I also felt grateful for seeing that the insanity of micromanaging every living human as much as possible and frothing at the mouth to dish out punishment is not yet universally accepted. It may not be inherent in mankind, and it may even be something that could change.

So they pretend punish the do, not doer, but they the same? Good man.

I thought I know what she meant, and I immediately flashed back to anthropology class. He was honorable, not a bad person. Lack of conformity to some arbitrary rule doesn’t change that.

She comes from as pure a shame society as exists today. Ours, on the other hand, is obsessed with guilt. On an institutional level, however, we are pretty much devoid of the forgiveness aspect that seems to me to be pretty integral to a traditional guilt society.

Perhaps I read too much into her last statement:

This is only bad because they say.

It seems to me that a guilt society doesn’t operate so well when we’re making more pointless rules than we can count, the vast majority of which people can barely understand without an advanced degree, and where right and wrong on a fundamental, comprehensible level are wholly detached from the dirty work of the systems we’ve put in place.

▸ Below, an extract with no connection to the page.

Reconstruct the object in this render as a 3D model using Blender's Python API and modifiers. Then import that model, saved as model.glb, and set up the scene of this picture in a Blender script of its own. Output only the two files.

The conscience plays very little role in it at all when we’re hopelessly confused about what’s wrong and what isn’t, and yet we’re ingrained with a powerful need to feel guilt for doing wrong.

We’re producing a society of sociopaths, people with no real moral bearing but who can memorize rules with ease and impose them harshly and without conscience on others. For the stupidest, it works great. For the insightful, it’s a nightmare. A lawyer friend joked this last weekend that he thinks the authorities here read Kafka’s “The Trial” and thought it was a how-to manual. It’d be funnier (but it’s still damn funny) if it wasn’t so true.

The witness eventually walked away, shaking her head in silence. I think she felt guilty about not realizing how awful things really are, and responsible for a good man’s suffering. I felt ashamed about the system, the one in which I work, and the one that lets this stuff happen all day every day.